8. Serving Multiple Sites (Virtual Hosts)

  1. Create a directory for each site
sudo mkdir -p /var/www/example.com 
sudo chown -R www-data:www-data /var/www/example.com
Bash
  1. Create a new vhost config (/etc/lighttpd/conf-available/example.com.conf):
$SERVER["socket"] == "0.0.0.0:80" { 
server.name = "example.com" 
server.document-root = "/var/www/example.com" 
accesslog.filename = "/var/log/lighttpd/example.com-access.log" 
server.errorlog = "/var/log/lighttpd/example.com-error.log" 
}
Bash
  1. Enable the new configuration
sudo ln -s /etc/lighttpd/conf-available/example.com.conf /etc/lighttpd/conf-enabled/10-example.com.conf 
sudo systemctl reload lighttpd
Bash

Repeat for additional sites. For HTTPS, add a block with "$SERVER[\"socket\"] == \"0.0.0.0:443\"" and SSL directives.

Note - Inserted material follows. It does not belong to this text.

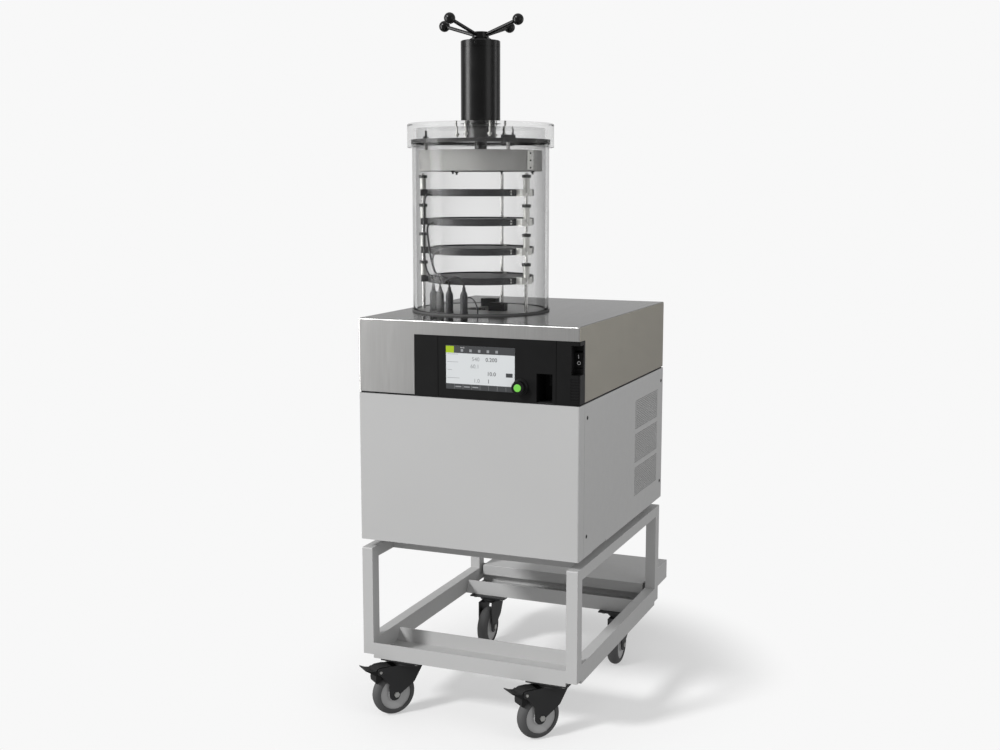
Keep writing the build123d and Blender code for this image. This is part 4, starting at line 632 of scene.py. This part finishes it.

9. Automating SSL with Let’s Encrypt

  1. Install Certbot & Lighttpd Plugin
sudo apt install -y certbot python3-certbot-lighttpd
Bash
  1. Obtain & Install a Certificate
sudo certbot --lighttpd
Bash
  • Prompts for your domain names.
  • Automatically updates Lighttpd to use the new certificate.
  • Sets up auto-renewal.
  • Verify HTTPS Access
    Visit https://example.com/—you should see a valid certificate.
    Test renewal:
sudo certbot renew --dry-run
Bash

10. Keeping Security Tight

  • Run as Non-Privileged User
    Lighttpd defaults to www-data. Verify with:
ps aux | grep lighttpd
Bash
  • Restrict Access to Sensitive Paths
    In your site’s config (e.g., /etc/lighttpd/conf-enabled/example.com.conf):
$HTTP["url"] =~ "^/admin/" {
 url.access-deny = ( "" ) 
 }
Bash
  • Keep Packages Up to Date
sudo apt update 
sudo apt upgrade -y
Bash
  • Harden PHP (if used)
    Edit /etc/php/8.2/cgi/php.ini (or PHP-FPM’s php.ini):
disable_functions = exec,passthru,shell_exec,system 
open_basedir = /var/www/html/:/tmp/ 
display_errors = Off
Bash
  • Limit File Upload Sizes
    In your FastCGI config (e.g., /etc/lighttpd/conf-enabled/10-fastcgi.conf):
fastcgi.server = ( ".php" =>
    ( "localhost" =>
        (
            "socket"         => "/run/lighttpd/php.socket",
            "bin-path"       => "/usr/bin/php-cgi",
            "min-procs"      => 1,
            "max-procs"      => 5,
            "max-request-size" => 10485760  # 10 MB
        )
    )
)
Bash

11. When to Use Lighttpd

  • Static Site Hosting
    Instant, ultra-fast delivery of HTML/CSS/JS/images on a small VPS.
  • Embedded or Low-Power Devices
    Raspberry Pi dashboards, IoT endpoints, intranet tools.
  • Rapid Prototyping
    Spin up a minimal LAMP/LEMP‐style environment for PHP or Python (via FastCGI).
  • Secure File Sharing
    Lightweight file downloads behind basic authentication.

Ready to Go?

  1. Place your files into /var/www/html/ (or your custom document root).
  2. Edit /etc/lighttpd/lighttpd.conf or drop virtual host files into /etc/lighttpd/conf-available/ and enable them.
  3. Reload Lighttpd:
sudo systemctl reload lighttpd
Bash
  1. Visit http://<your-server-ip>/ or https://<your-domain>/ (if using SSL).

You’ll have a lean, stable web server—ready to handle static or dynamic content with minimal fuss. Enjoy!